If the database being used requires burden groups to create a revenue division of interest, it’s possible that it is not programmed to inflate leasehold working interests in the JIB screen if any UMI interests are in the deck being created. Let me explain.
A burden group GWI screen is the data entry point where the analyst gives the system the data it needs to apportion the burdens that will be assigned that BG number or other means. A UMI has no burdens. And, if the UMI is eligible to receive revenues in that DOI (such as APO DOI), the JIB interest they are billed must match the Revenue decimal they are paid.
This means that the UMI must be in the JIB deck for Expenditure Accounting to use to bill them for ongoing costs after 100% payout, but cannot be included as a WI in the burden group GWI screen. Only leasehold owners with burdens belong in any burden group.
The work a division order analyst must perform to make certain all owners in a well are paid properly can be daunting. As illustrated by this article, there are DOI considerations that an analyst must know and use that usually are not included in a Title Opinion.
This article aims to bring to light the vital importance of substantive knowledge of land titles and types of ownership by the analyst in order to carry out their role successfully.
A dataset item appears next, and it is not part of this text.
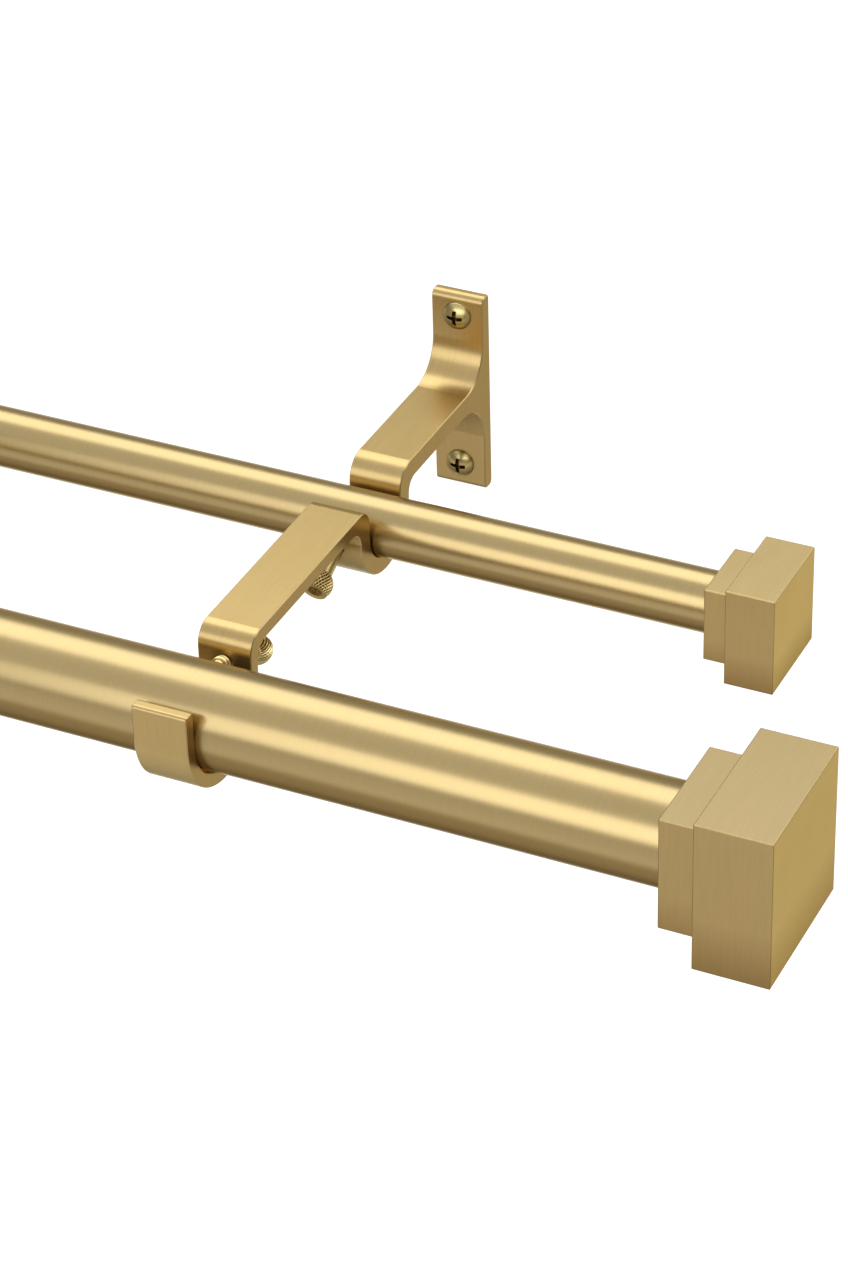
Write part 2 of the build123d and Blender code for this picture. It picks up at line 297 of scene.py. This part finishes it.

Substantive knowledge includes understanding each of the details and nuances of mineral ownership of every type, as well as the application of each in the records and distribution of revenues by the company.
Any legal information presented in this article must be discussed with the company’s in-house attorney before implementing anything contained here. Every company has the right to decide what level of financial risk it is willing to take in any transaction (what we call “company policy”). This article was written as a tutorial relaying some of the complicated substantive knowledge of Texas horizontal wells a division order analyst should have related to unleased mineral interests.